Tanto a clericalização do laicado, na qual absurdos como participações indevidas nos sacramentos e praticamente uma substituição do padre como cabeça das atividades apostólicas de suas paróquias, como a laicização do clero, que para supostamente estar mais perto das ovelhas, deixam as vestimentas e a profundidade de seu sacerdócio nas suas homilias e ação pastoral são ações que deixam a Igreja atrás das necessidades do nosso tempo.

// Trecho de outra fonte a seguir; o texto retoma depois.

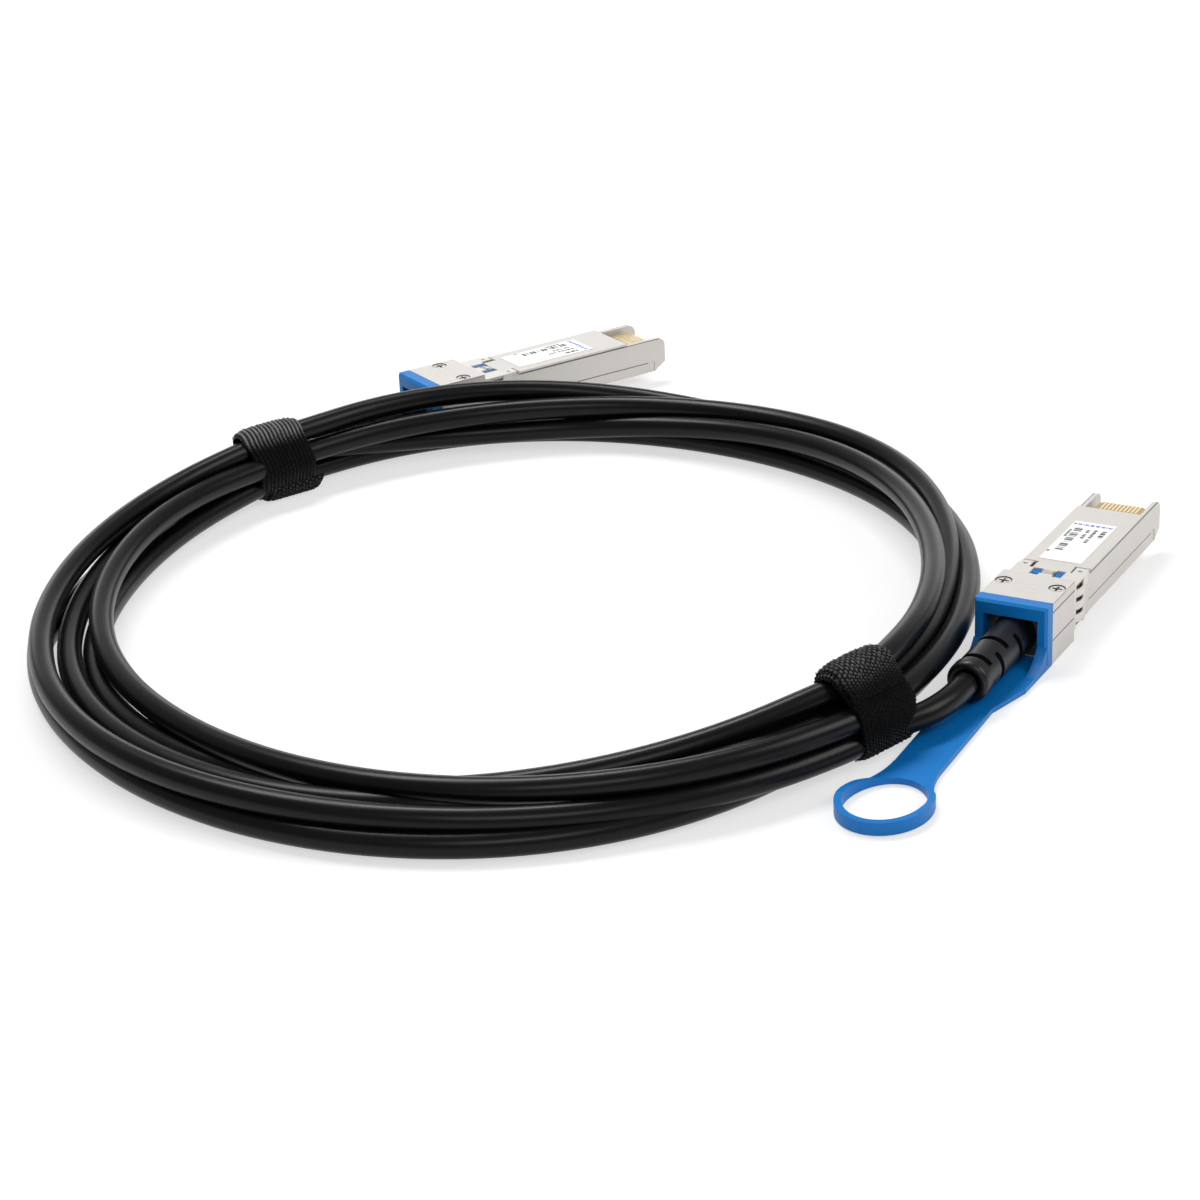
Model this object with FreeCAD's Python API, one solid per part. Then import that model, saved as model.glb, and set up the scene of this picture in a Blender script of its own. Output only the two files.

Por um lado, leigos se omitem de seu compromisso apostólico assumido na confirmação porque acham que o apostolado é para os padres e religiosos. Por outro, e não poucas vezes, vemos uma excessiva participação dos clérigos na vida cristã de suas paróquias, ou na aquisição de um certo status que os levam a sentir-se por cima e não junto às ovelhas, impregnando-se de seu odor como pedia o Papa em uma anterior ocasião.

Qualquer um destes extremos, segundo o próprio Francisco, são sumamente daninhos à Igreja. O corpo de Cristo tem missões definidas, algumas designadas aos ministros ordenados, e outras que estes não devem nem mesmo aproximar-se, como no caso da política. Deste último temos um exemplo lamentável no caso de Fernando Lugo.

O tema aberto por Francisco, ou poderíamos falar até de mais de um, penetrou de forma inequívoca na consciência do episcopado. O discurso foi uma espécie de exortação e com tal propriedade e conhecimento que serviu de alento e quase um pronunciamento ex-cathedra para América Latina. Não há dúvida de que por mais que 80% dos latino americanos façam o sinal da cruz, o secularismo avança ferozmente no continente da esperança dentro e fora da Igreja.

Suas palavras não só foram uma chamada de atenção, mas um convite à ação e à esperança. Sabemos que a Igreja sempre navegará em águas turbulentas, mas precisa de pastores com pulso firme e mãos gentis para que Ela possa atravessar as ondas do secularismo e da mediocridade que se levantam em nossa cultura para que assim cumpra sua viagem ao seu destino final. As tentações que Francisco traçou devem ser tomadas como advertências. A partir delas nenhum pastor pode alegar desconhecimento nem desorientação depois de tal claridade vinda do bispo de Roma.

Rezemos para que os nossos pastores possam viver aquilo que o Papa os recomendou para viverem fielmente seu ministério: um ardente espírito de serviço e humildade unido ao valor por anunciar em um mundo cada vez mais surdo a Deus que Ele vive, Ele reina e é Senhor da história da Igreja e da humanidade inteira.